If the options were work or starve, there would be very much less unemployment.
Like or Dislike:
0
0
Caliban, I see your context; it’s in the fault of the individual which must be ‘corrected’. Your view that there is “genuine unemployment” and “work some people refuse to do” evidently defines “hard cases” which as you earlier say “makes bad law”
I ask, but please don’t bother to answer with a tabloid based homily, on what do you base your belief ‘they’ live happily on benefits? You argue migrant workers, or as you say, “immigrants”, without note of issues of access to differing labour markets, a consequence of education and, in particularly, training, or lack of training opportunities.

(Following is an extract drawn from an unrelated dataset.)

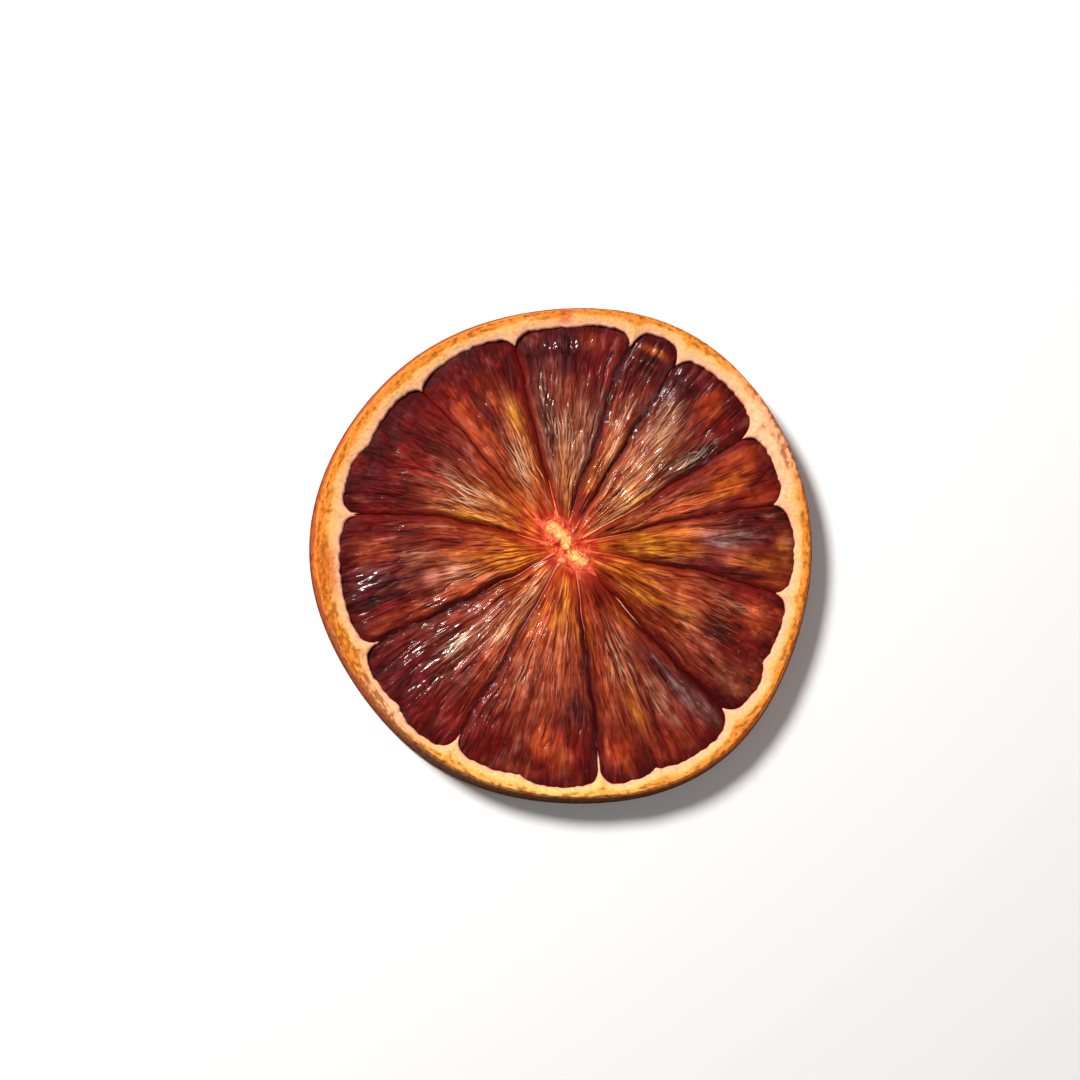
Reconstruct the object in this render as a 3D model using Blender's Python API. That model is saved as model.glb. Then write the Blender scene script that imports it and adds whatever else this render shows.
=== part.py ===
"""A dried blood orange slice: one leathery piece with a raised ring of rind round sunken, ribbed flesh.

The slice lies flat on its wider cut face. The origin is on the surface below its middle, +Z is up, and
+X and +Y are to the right and to the top as it is seen from above. Lengths are in metres.
"""

import math

import bmesh
import bpy
from mathutils import Vector, noise

MM = 0.001
TURN = 360.0

# Driving dimensions
BASE_RADIUS = 30.0 * MM
FACE_RADIUS = 29.1 * MM
THICKNESS = 4.6 * MM
FLESH_HALF_THICKNESS = 1.35 * MM
MIDDLE_HEIGHT = 2.4 * MM
LOWER_FLESH_GROWTH = 0.7 * MM
CORE_HALF_LENGTH = 3.7 * MM
CORE_HALF_WIDTH = 1.9 * MM
CORE_TILT_DEG = -50.0
CORE_CENTRE = Vector((-0.3 * MM, 0.8 * MM))

# The outline is a circle with these waves: waves in a turn, share of the radius, direction of a crest
OUTLINE_WAVES = (
    (2, 0.0033, -16.5),
    (3, 0.0177, 55.8),
    (4, 0.0039, -43.4),
    (5, 0.0029, 20.9),
    (6, 0.0057, 2.4),
)

# The twelve membranes: direction of the end at the rind, direction of the end at the core as seen from
# the core's middle, and how far the line bows to its left on the way out, in millimetres
MEMBRANES = (
    (12.9, 8.0, 0.3),
    (33.0, 24.0, -0.2),
    (59.9, 62.0, 0.2),
    (73.1, 82.0, 0.5),
    (104.5, 108.0, 0.0),
    (132.4, 141.0, -0.4),
    (170.3, 178.0, -1.2),
    (205.1, 214.0, 0.3),
    (238.8, 246.0, 0.2),
    (277.3, 290.0, 0.2),
    (314.3, 313.0, -0.3),
    (348.7, 342.0, 0.5),
)

# The bays of the rind's inner edge: direction and radius of the cusp that starts the bay, and the radius
# at its middle, in millimetres. Twelve cusps stand at membranes and six part a segment's wide end in two
BAYS = (
    (12.9, 25.9, 26.7),
    (33.0, 25.9, 27.5),
    (59.9, 26.9, 28.0),
    (73.1, 26.6, 27.3),
    (88.0, 26.8, 26.8),
    (104.5, 26.1, 26.9),
    (132.4, 26.4, 27.2),
    (152.0, 26.8, 27.7),
    (170.3, 26.7, 27.2),
    (205.1, 26.3, 27.4),
    (222.0, 27.1, 27.8),
    (238.8, 26.5, 27.2),
    (257.0, 26.9, 27.8),
    (277.3, 27.2, 28.0),
    (291.5, 27.5, 28.3),
    (314.3, 26.7, 27.6),
    (330.0, 26.6, 26.8),
    (348.7, 26.0, 27.0),
)
CUSP_SHARPNESS = 3.2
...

Your right of course, if the option was work or starve they’d be a lot more off it, but not of the paid employee type which offers a living wage, more likely the type that redistributes land and property ownership….
Like or Dislike:
0
0
very good read very interesting
Like or Dislike:
0
0
I’m no fan of the WP or G4S, but as long as it’s not forced workfare, and the “customer”/worker is happy and properly paid(by G4S) then I can’t see a big problem. Especially while there’s an under-supply of security workers.
Problem will be in 7 weeks time when there’s an over-supply of security workers, how are they going to top-up to 26 weeks of paid work to get the next wp payment – retrain them as retail workers? – Displacing jobs.
@ Dave & pworrall
Not only the companies, but also “widely unpopular” with the employees in them. Especially part-timers who over winter/xmas. couldn’t get more hours, and some even had their hours cut. I’ve seen the protesters claim that they got on fine with the paid employees of the companies involved.
Like or Dislike:
0
0
The problem with analyses like this is that by taking G4S security in isolation it misses the main thrust. G4S is set to benefit from, amongst other things:
- private prisons
- prisoners working for profit
- any removal of minimum wage
- privatisation of police
- workfare service extension
The government’s policies are not individual but part of a coordinated move towards the type of limited state advocated by Koch-funded American Legislative Exchange Council.